**Aim**
Copy every line, leaving nothing out and adding nothing.

○ ○ ○

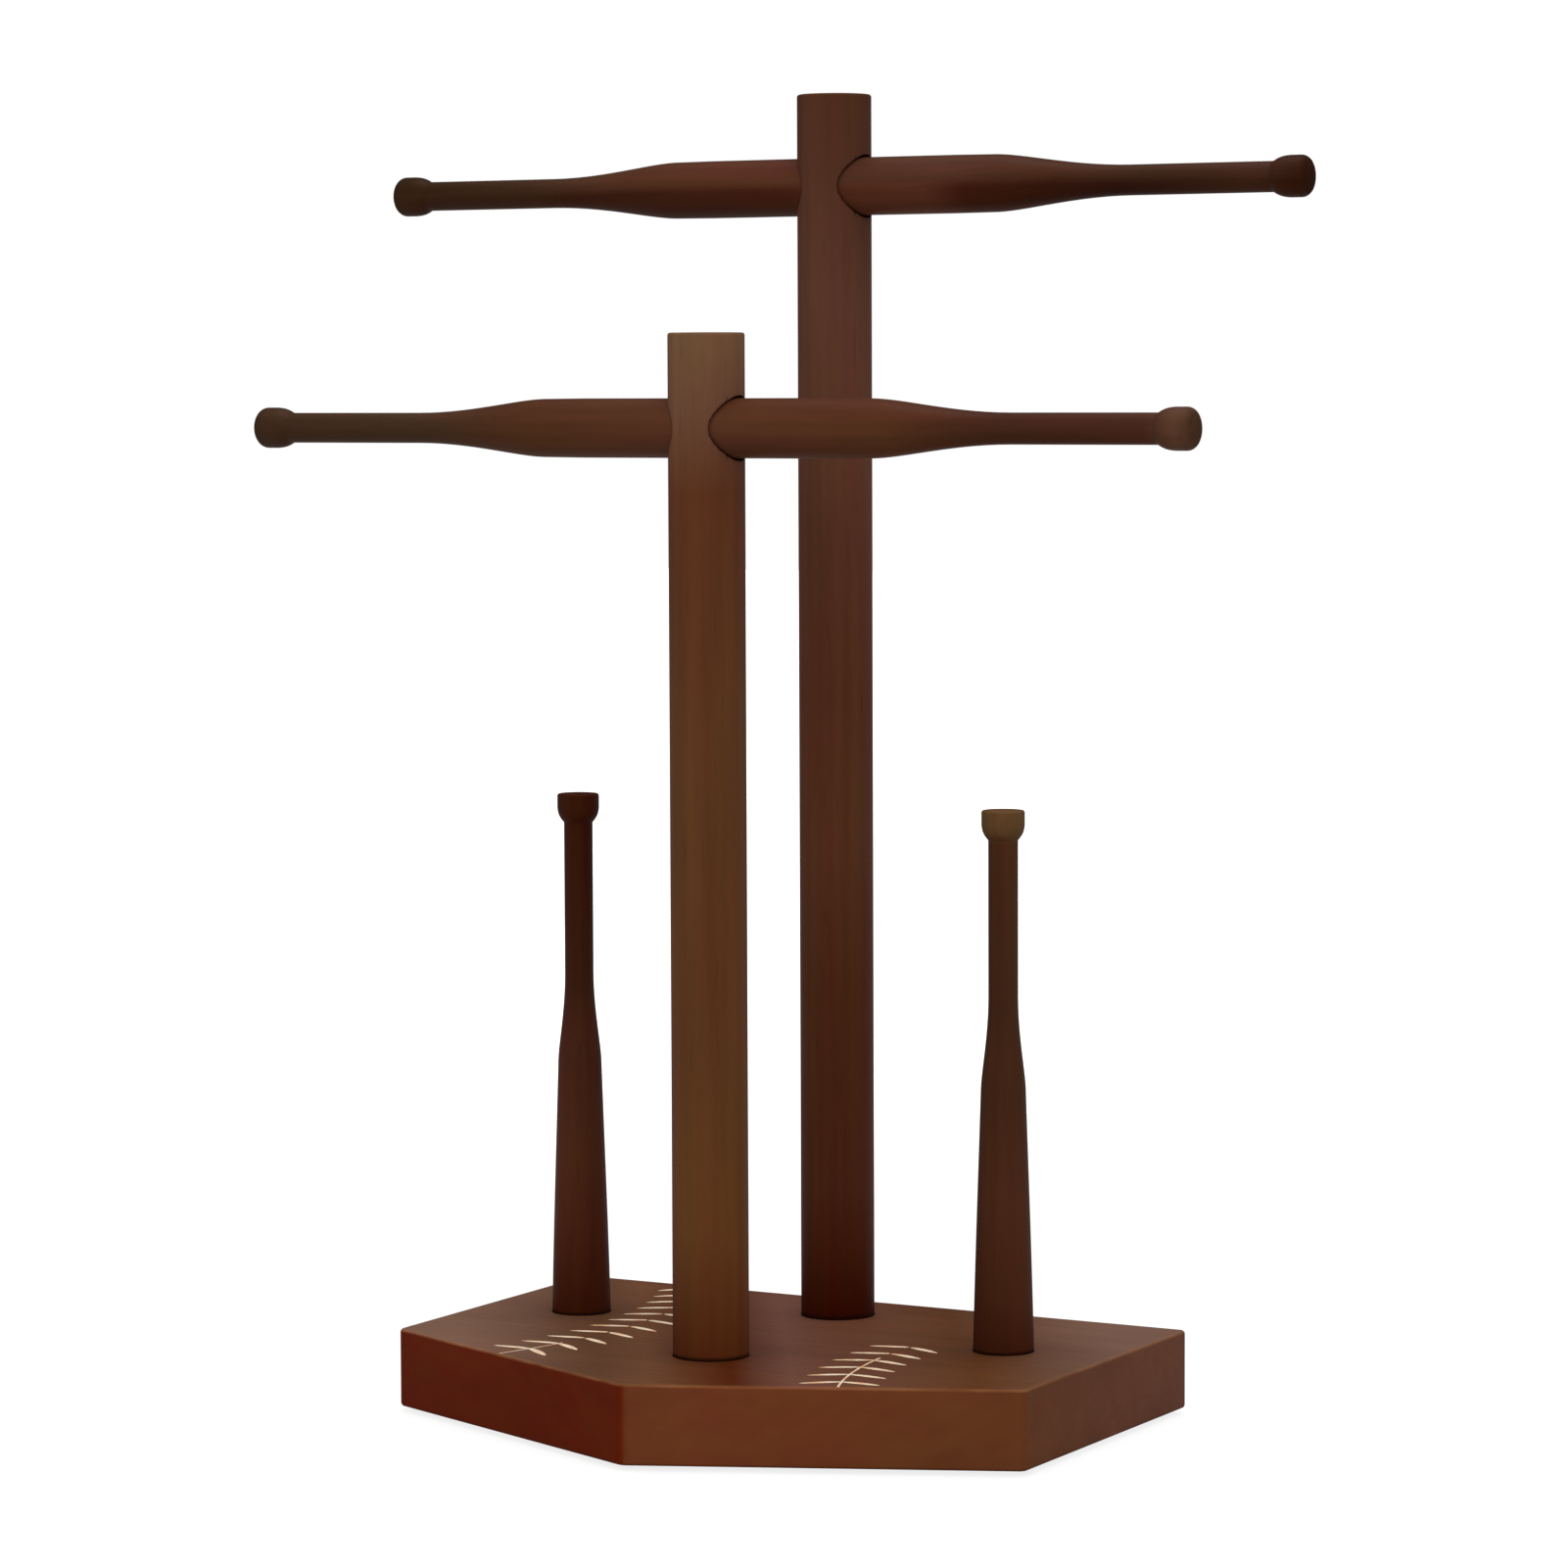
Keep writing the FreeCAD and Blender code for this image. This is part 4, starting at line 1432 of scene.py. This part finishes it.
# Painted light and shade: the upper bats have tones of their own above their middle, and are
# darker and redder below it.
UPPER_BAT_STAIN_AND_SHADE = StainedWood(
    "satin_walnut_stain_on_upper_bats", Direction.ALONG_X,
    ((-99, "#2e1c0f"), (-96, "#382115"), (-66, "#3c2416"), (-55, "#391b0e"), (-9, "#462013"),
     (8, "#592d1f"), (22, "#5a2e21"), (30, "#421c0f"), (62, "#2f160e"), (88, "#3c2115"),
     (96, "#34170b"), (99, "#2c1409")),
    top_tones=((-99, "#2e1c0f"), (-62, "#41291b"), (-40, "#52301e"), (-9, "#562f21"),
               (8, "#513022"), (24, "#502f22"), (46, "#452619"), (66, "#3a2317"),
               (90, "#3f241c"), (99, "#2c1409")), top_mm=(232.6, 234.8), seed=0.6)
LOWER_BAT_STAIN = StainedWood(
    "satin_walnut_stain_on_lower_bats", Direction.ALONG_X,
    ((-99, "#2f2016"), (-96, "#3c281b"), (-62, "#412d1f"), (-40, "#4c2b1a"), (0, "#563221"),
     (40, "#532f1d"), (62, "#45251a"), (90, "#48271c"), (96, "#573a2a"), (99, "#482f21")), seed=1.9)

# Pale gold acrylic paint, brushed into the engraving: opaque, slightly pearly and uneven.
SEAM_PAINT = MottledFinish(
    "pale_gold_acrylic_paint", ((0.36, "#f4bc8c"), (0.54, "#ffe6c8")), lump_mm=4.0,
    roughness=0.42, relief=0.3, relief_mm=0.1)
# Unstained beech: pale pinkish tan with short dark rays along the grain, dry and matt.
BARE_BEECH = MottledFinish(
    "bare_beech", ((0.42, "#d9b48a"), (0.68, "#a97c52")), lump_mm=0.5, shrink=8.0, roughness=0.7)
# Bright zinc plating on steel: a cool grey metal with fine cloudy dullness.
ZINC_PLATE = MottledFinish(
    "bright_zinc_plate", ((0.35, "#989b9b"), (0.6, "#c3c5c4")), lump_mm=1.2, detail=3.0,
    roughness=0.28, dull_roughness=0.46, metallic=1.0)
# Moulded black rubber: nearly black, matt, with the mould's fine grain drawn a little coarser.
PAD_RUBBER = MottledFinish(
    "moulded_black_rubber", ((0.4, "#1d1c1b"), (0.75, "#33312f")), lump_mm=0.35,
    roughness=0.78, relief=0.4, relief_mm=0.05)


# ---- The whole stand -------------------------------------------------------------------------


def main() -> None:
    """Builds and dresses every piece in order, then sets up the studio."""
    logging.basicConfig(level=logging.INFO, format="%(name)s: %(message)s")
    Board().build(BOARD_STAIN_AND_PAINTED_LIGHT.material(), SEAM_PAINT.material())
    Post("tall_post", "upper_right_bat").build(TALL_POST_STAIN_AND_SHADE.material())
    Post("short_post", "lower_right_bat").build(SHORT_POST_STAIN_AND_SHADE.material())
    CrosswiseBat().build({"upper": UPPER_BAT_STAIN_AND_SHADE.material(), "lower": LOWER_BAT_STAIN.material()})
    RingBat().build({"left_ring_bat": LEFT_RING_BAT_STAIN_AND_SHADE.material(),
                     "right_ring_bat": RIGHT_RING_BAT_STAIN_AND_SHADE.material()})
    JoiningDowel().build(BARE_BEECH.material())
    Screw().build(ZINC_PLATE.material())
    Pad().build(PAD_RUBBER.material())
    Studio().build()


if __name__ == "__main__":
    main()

○ ○ ○

**Exercise answer**
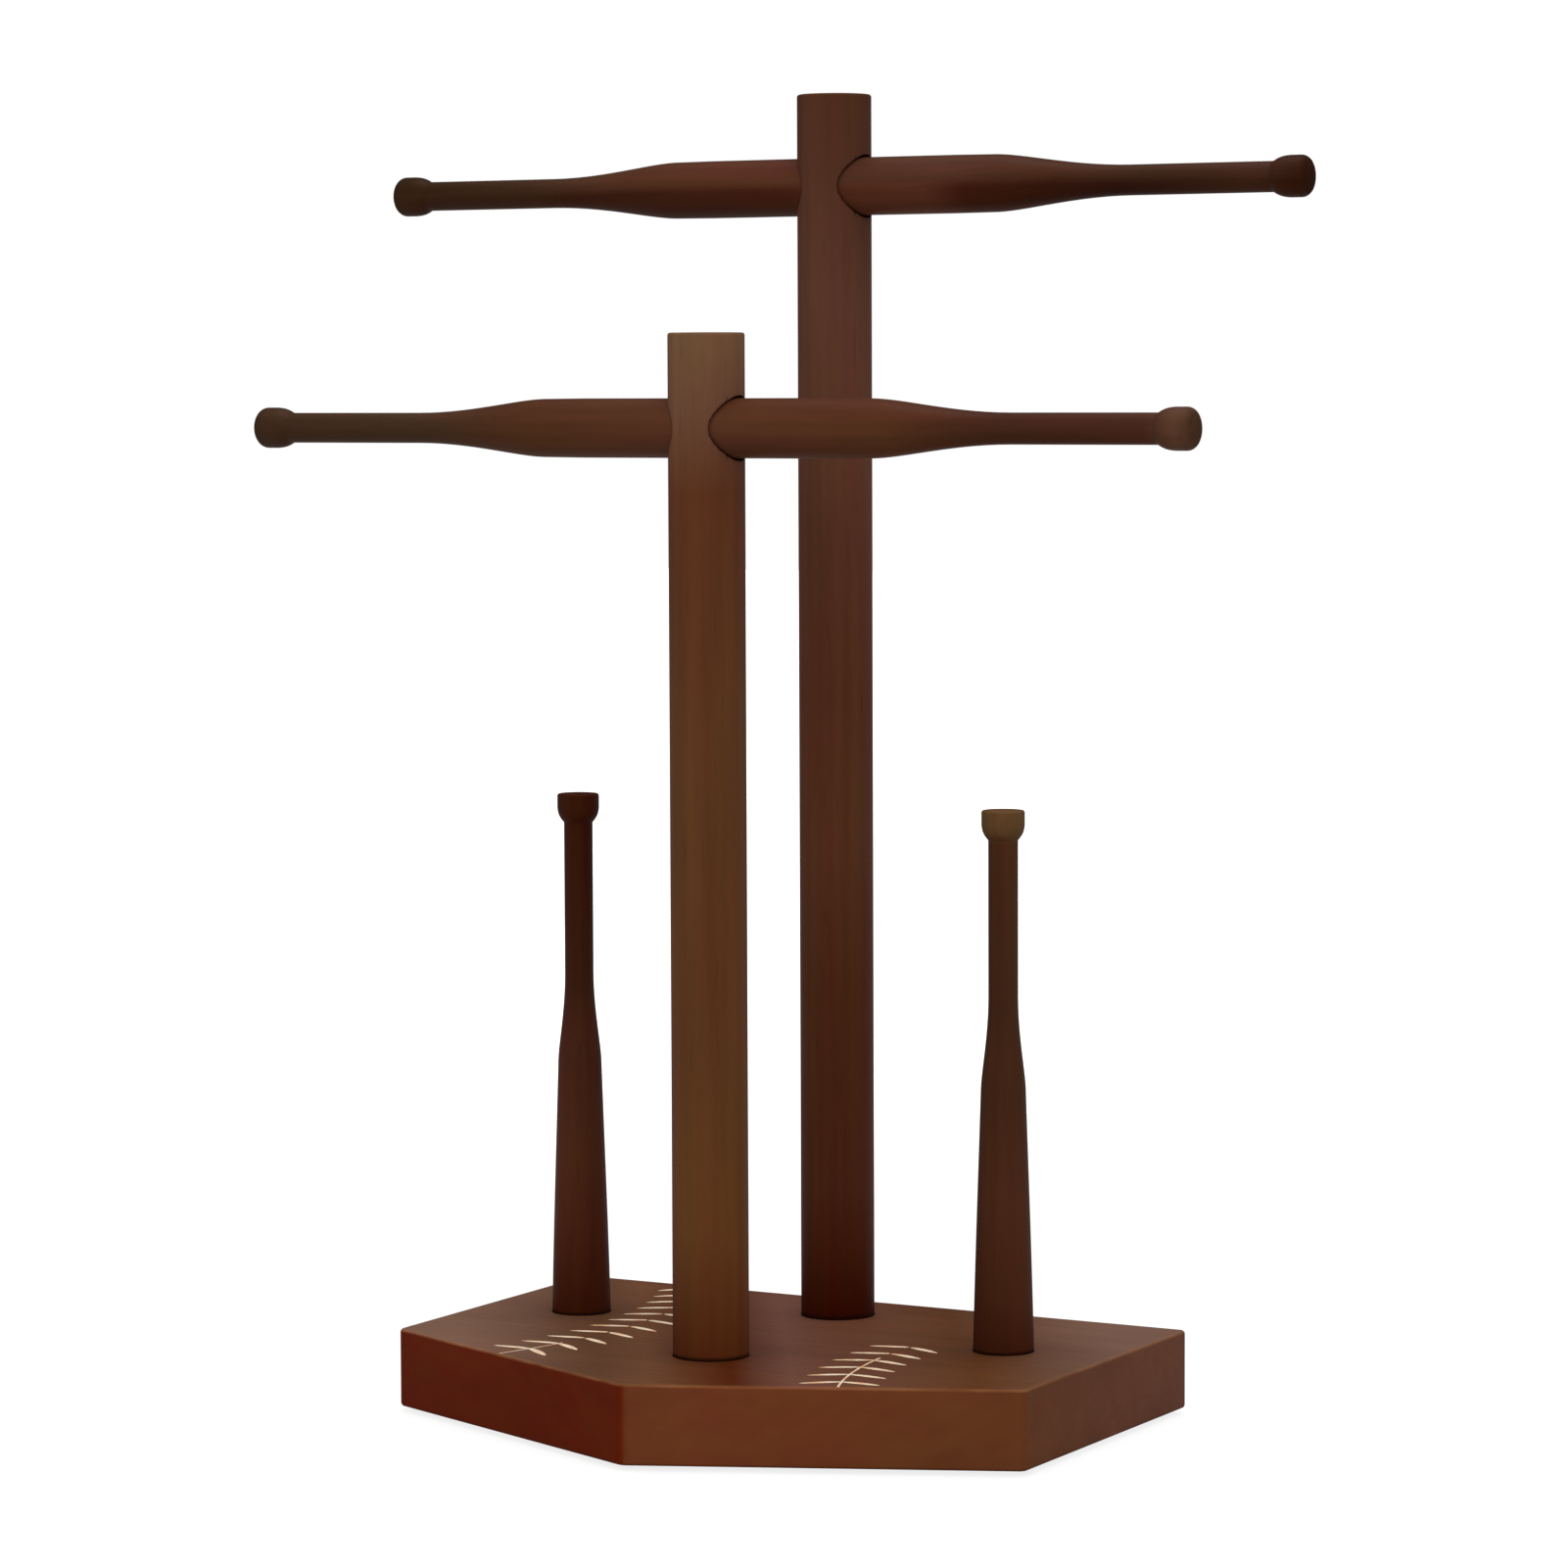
Keep writing the FreeCAD and Blender code for this image. This is part 4, starting at line 1432 of scene.py. This part finishes it.
# Painted light and shade: the upper bats have tones of their own above their middle, and are
# darker and redder below it.
UPPER_BAT_STAIN_AND_SHADE = StainedWood(
    "satin_walnut_stain_on_upper_bats", Direction.ALONG_X,
    ((-99, "#2e1c0f"), (-96, "#382115"), (-66, "#3c2416"), (-55, "#391b0e"), (-9, "#462013"),
     (8, "#592d1f"), (22, "#5a2e21"), (30, "#421c0f"), (62, "#2f160e"), (88, "#3c2115"),
     (96, "#34170b"), (99, "#2c1409")),
    top_tones=((-99, "#2e1c0f"), (-62, "#41291b"), (-40, "#52301e"), (-9, "#562f21"),
               (8, "#513022"), (24, "#502f22"), (46, "#452619"), (66, "#3a2317"),
               (90, "#3f241c"), (99, "#2c1409")), top_mm=(232.6, 234.8), seed=0.6)
LOWER_BAT_STAIN = StainedWood(
    "satin_walnut_stain_on_lower_bats", Direction.ALONG_X,
    ((-99, "#2f2016"), (-96, "#3c281b"), (-62, "#412d1f"), (-40, "#4c2b1a"), (0, "#563221"),
     (40, "#532f1d"), (62, "#45251a"), (90, "#48271c"), (96, "#573a2a"), (99, "#482f21")), seed=1.9)

# Pale gold acrylic paint, brushed into the engraving: opaque, slightly pearly and uneven.
SEAM_PAINT = MottledFinish(
    "pale_gold_acrylic_paint", ((0.36, "#f4bc8c"), (0.54, "#ffe6c8")), lump_mm=4.0,
    roughness=0.42, relief=0.3, relief_mm=0.1)
# Unstained beech: pale pinkish tan with short dark rays along the grain, dry and matt.
BARE_BEECH = MottledFinish(
    "bare_beech", ((0.42, "#d9b48a"), (0.68, "#a97c52")), lump_mm=0.5, shrink=8.0, roughness=0.7)
# Bright zinc plating on steel: a cool grey metal with fine cloudy dullness.
ZINC_PLATE = MottledFinish(
    "bright_zinc_plate", ((0.35, "#989b9b"), (0.6, "#c3c5c4")), lump_mm=1.2, detail=3.0,
    roughness=0.28, dull_roughness=0.46, metallic=1.0)
# Moulded black rubber: nearly black, matt, with the mould's fine grain drawn a little coarser.
PAD_RUBBER = MottledFinish(
    "moulded_black_rubber", ((0.4, "#1d1c1b"), (0.75, "#33312f")), lump_mm=0.35,
    roughness=0.78, relief=0.4, relief_mm=0.05)


# ---- The whole stand -------------------------------------------------------------------------


def main() -> None:
    """Builds and dresses every piece in order, then sets up the studio."""
    logging.basicConfig(level=logging.INFO, format="%(name)s: %(message)s")
    Board().build(BOARD_STAIN_AND_PAINTED_LIGHT.material(), SEAM_PAINT.material())
    Post("tall_post", "upper_right_bat").build(TALL_POST_STAIN_AND_SHADE.material())
    Post("short_post", "lower_right_bat").build(SHORT_POST_STAIN_AND_SHADE.material())
    CrosswiseBat().build({"upper": UPPER_BAT_STAIN_AND_SHADE.material(), "lower": LOWER_BAT_STAIN.material()})
    RingBat().build({"left_ring_bat": LEFT_RING_BAT_STAIN_AND_SHADE.material(),
                     "right_ring_bat": RIGHT_RING_BAT_STAIN_AND_SHADE.material()})
    JoiningDowel().build(BARE_BEECH.material())
    Screw().build(ZINC_PLATE.material())
    Pad().build(PAD_RUBBER.material())
    Studio().build()


if __name__ == "__main__":
    main()